- [Short task]: Search the material for the word "joints" and report each line where it turns up.

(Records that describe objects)
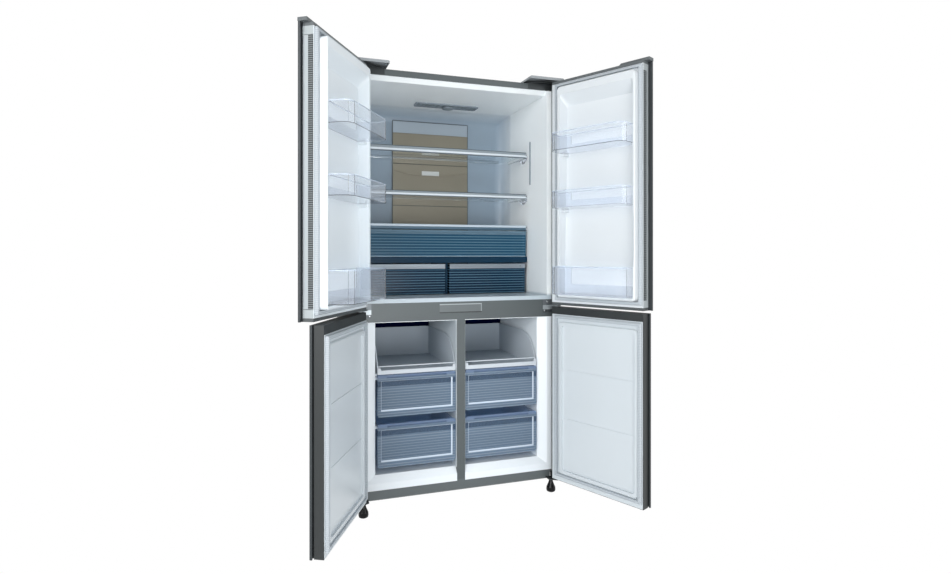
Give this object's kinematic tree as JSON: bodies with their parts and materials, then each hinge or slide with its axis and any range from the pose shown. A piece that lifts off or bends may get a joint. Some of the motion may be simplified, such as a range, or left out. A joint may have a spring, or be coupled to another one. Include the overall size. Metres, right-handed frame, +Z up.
{
  "type": "four-door refrigerator",
  "caption": "Free-standing refrigerator with paired upper doors over paired freezer doors, glass shelves, clear bins, crispers and freezer drawers, shown open.",
  "frame": {"origin": "floor level under the middle of the cabinet's front face", "axes": "+X to the right as one faces the open fridge, +Y from the front to the back, +Z up"},
  "size_m": [1.3504, 1.0495, 1.8325],
  "materials": {
    "painted_grey": "satin",
    "zinc_steel": "satin",
    "door_steel": "satin",
    "door_edge": "satin",
    "white_liner": "satin",
    "foam": "matte",
    "gasket_white": "matte",
    "dark_steel": "satin",
    "light_grey_plastic": "matte",
    "black_plastic": "satin",
    "bronze_panel": "satin",
    "shelf_glass": "gloss",
    "silver_trim": "satin",
    "clear_plastic": "gloss",
    "blue_clear_plastic": "gloss",
    "teal_clear_plastic": "gloss",
    "grey_plastic": "matte",
    "coil_aluminium": "satin",
    "black_steel": "satin"
  },
  "bodies": {
    "cabinet": {"cabinet_shell": "painted_grey", "back_panel": "zinc_steel", "base_pan": "zinc_steel", "cabinet_foam": "foam", "fridge_liner": "white_liner", "freezer_liner": "white_liner", "freezer_partition": "white_liner", "divider_rail": "painted_grey", "middle_beam": "painted_grey", "beam_cover_plate": "painted_grey", "plinth": "painted_grey", "hinge_brackets": "dark_steel", "top_hinge_covers": "light_grey_plastic", "hinge_screws": "dark_steel", "levelling_feet": "black_plastic", "duct_panel": "bronze_panel", "interior_lamps": "light_grey_plastic", "shelf_glasses": "shelf_glass", "shelf_trims": "silver_trim", "shelf_supports": "clear_plastic", "crisper_deck": "teal_clear_plastic", "evaporator_cover": "grey_plastic", "evaporator": "coil_aluminium", "compressor": "black_steel", "condenser": "coil_aluminium", "drip_tray": "grey_plastic", "control_box": "black_plastic", "bay_cover": "grey_plastic"},
    "upper_left_door": {"upper_left_door_frame": "door_edge", "upper_left_door_front_panel": "door_steel", "upper_left_door_liner": "white_liner", "upper_left_door_gasket": "gasket_white", "upper_left_door_bins": "clear_plastic"},
    "lower_left_door": {"lower_left_door_frame": "door_edge", "lower_left_door_front_panel": "door_steel", "lower_left_door_liner": "white_liner", "lower_left_door_gasket": "gasket_white"},
    "upper_right_door": {"upper_right_door_frame": "door_edge", "upper_right_door_front_panel": "door_steel", "upper_right_door_liner": "white_liner", "upper_right_door_gasket": "gasket_white", "upper_right_door_bins": "clear_plastic"},
    "lower_right_door": {"lower_right_door_frame": "door_edge", "lower_right_door_front_panel": "door_steel", "lower_right_door_liner": "white_liner", "lower_right_door_gasket": "gasket_white"},
    "flip_bar": {"flip_bar": "black_plastic"},
    "wide_drawer": {"wide_drawer": "teal_clear_plastic"},
    "crisper_left": {"crisper_left": "teal_clear_plastic"},
    "crisper_right": {"crisper_right": "teal_clear_plastic"},
    "freezer_tray_left": {"freezer_tray_left": "white_liner"},
    "freezer_tray_right": {"freezer_tray_right": "white_liner"},
    "upper_freezer_drawer_left": {"upper_freezer_drawer_left": "blue_clear_plastic"},
    "upper_freezer_drawer_right": {"upper_freezer_drawer_right": "blue_clear_plastic"},
    "lower_freezer_drawer_left": {"lower_freezer_drawer_left": "blue_clear_plastic"},
    "lower_freezer_drawer_right": {"lower_freezer_drawer_right": "blue_clear_plastic"},
    "evaporator_fan": {"evaporator_fan": "black_plastic"},
    "condenser_fan": {"condenser_fan": "black_plastic"},
    "rear_roller_left": {"rear_roller_left": "black_plastic"},
    "rear_roller_right": {"rear_roller_right": "black_plastic"}
  },
  "joints": [
    {"name": "upper_left_door_hinge", "type": "hinge", "parent": "cabinet", "child": "upper_left_door", "pos_m": [-0.4381, -0.0395, 1.3], "axis": [0, 0, -1], "range_deg": [-122.5, 7.5]},
    {"name": "lower_left_door_hinge", "type": "hinge", "parent": "cabinet", "child": "lower_left_door", "pos_m": [-0.4381, -0.0395, 0.45], "axis": [0, 0, -1], "range_deg": [-117, 13]},
    {"name": "upper_right_door_hinge", "type": "hinge", "parent": "cabinet", "child": "upper_right_door", "pos_m": [0.4381, -0.0395, 1.3], "axis": [0, 0, 1], "range_deg": [-116.8, 13.2]},
    {"name": "lower_right_door_hinge", "type": "hinge", "parent": "cabinet", "child": "lower_right_door", "pos_m": [0.4381, -0.0395, 0.45], "axis": [0, 0, 1], "range_deg": [-114.4, 15.6]},
    {"name": "flip_bar_hinge", "type": "hinge", "parent": "upper_left_door", "child": "flip_bar", "pos_m": [-0.64614, -0.39547, 1.325], "axis": [0, 0, -1], "range_deg": [-90, 0]},
    {"name": "wide_drawer_slide", "type": "slide", "parent": "cabinet", "child": "wide_drawer", "axis": [0, -1, 0], "range_m": [0, 0.29]},
    {"name": "crisper_left_slide", "type": "slide", "parent": "cabinet", "child": "crisper_left", "axis": [0, -1, 0], "range_m": [0, 0.29]},
    {"name": "crisper_right_slide", "type": "slide", "parent": "cabinet", "child": "crisper_right", "axis": [0, -1, 0], "range_m": [0, 0.29]},
    {"name": "freezer_tray_left_slide", "type": "slide", "parent": "cabinet", "child": "freezer_tray_left", "axis": [0, -1, 0], "range_m": [0, 0.38]},
    {"name": "freezer_tray_right_slide", "type": "slide", "parent": "cabinet", "child": "freezer_tray_right", "axis": [0, -1, 0], "range_m": [0, 0.38]},
    {"name": "upper_freezer_drawer_left_slide", "type": "slide", "parent": "cabinet", "child": "upper_freezer_drawer_left", "axis": [0, -1, 0], "range_m": [0, 0.38]},
    {"name": "upper_freezer_drawer_right_slide", "type": "slide", "parent": "cabinet", "child": "upper_freezer_drawer_right", "axis": [0, -1, 0], "range_m": [0, 0.38]},
    {"name": "lower_freezer_drawer_left_slide", "type": "slide", "parent": "cabinet", "child": "lower_freezer_drawer_left", "axis": [0, -1, 0], "range_m": [0, 0.33]},
    {"name": "lower_freezer_drawer_right_slide", "type": "slide", "parent": "cabinet", "child": "lower_freezer_drawer_right", "axis": [0, -1, 0], "range_m": [0, 0.33]},
    {"name": "evaporator_fan_spin", "type": "hinge", "parent": "cabinet", "child": "evaporator_fan", "pos_m": [-0.19, 0.478, 0.716], "axis": [0, 1, 0], "continuous": true},
    {"name": "condenser_fan_spin", "type": "hinge", "parent": "cabinet", "child": "condenser_fan", "pos_m": [-0.082, 0.516, 0.14], "axis": [1, 0, 0], "continuous": true},
    {"name": "rear_roller_left_spin", "type": "hinge", "parent": "cabinet", "child": "rear_roller_left", "pos_m": [-0.4, 0.54, 0.022], "axis": [1, 0, 0], "continuous": true},
    {"name": "rear_roller_right_spin", "type": "hinge", "parent": "cabinet", "child": "rear_roller_right", "pos_m": [0.4, 0.54, 0.022], "axis": [1, 0, 0], "continuous": true}
  ]
}
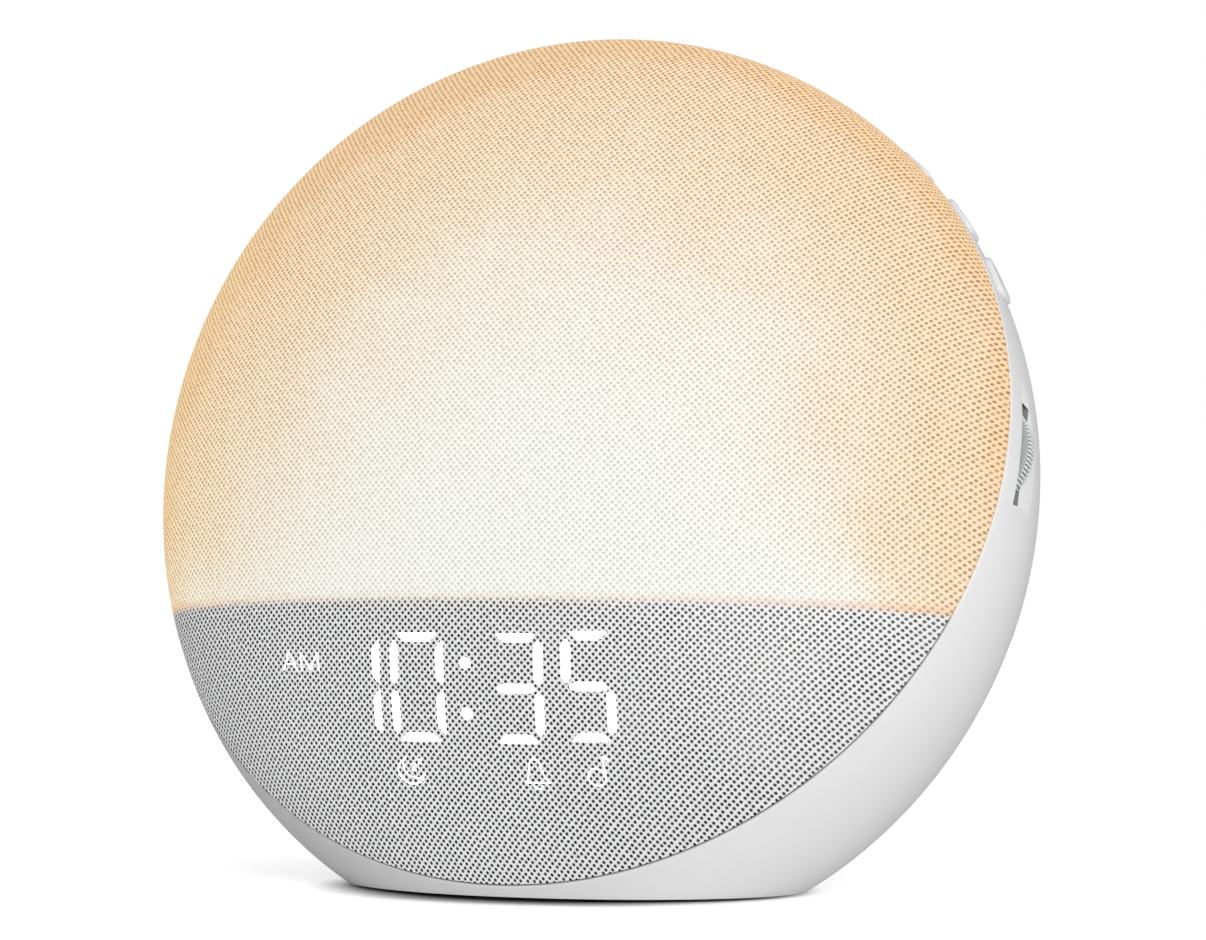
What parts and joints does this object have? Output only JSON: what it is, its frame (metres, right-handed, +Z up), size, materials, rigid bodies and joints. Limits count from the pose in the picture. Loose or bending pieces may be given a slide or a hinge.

- [Finished answer]:
  "joints": [
What parts and joints does this object have? Output only JSON: what it is, its frame (metres, right-handed, +Z up), size, materials, rigid bodies and joints. Limits count from the pose in the picture. Loose or bending pieces may be given a slide or a hinge.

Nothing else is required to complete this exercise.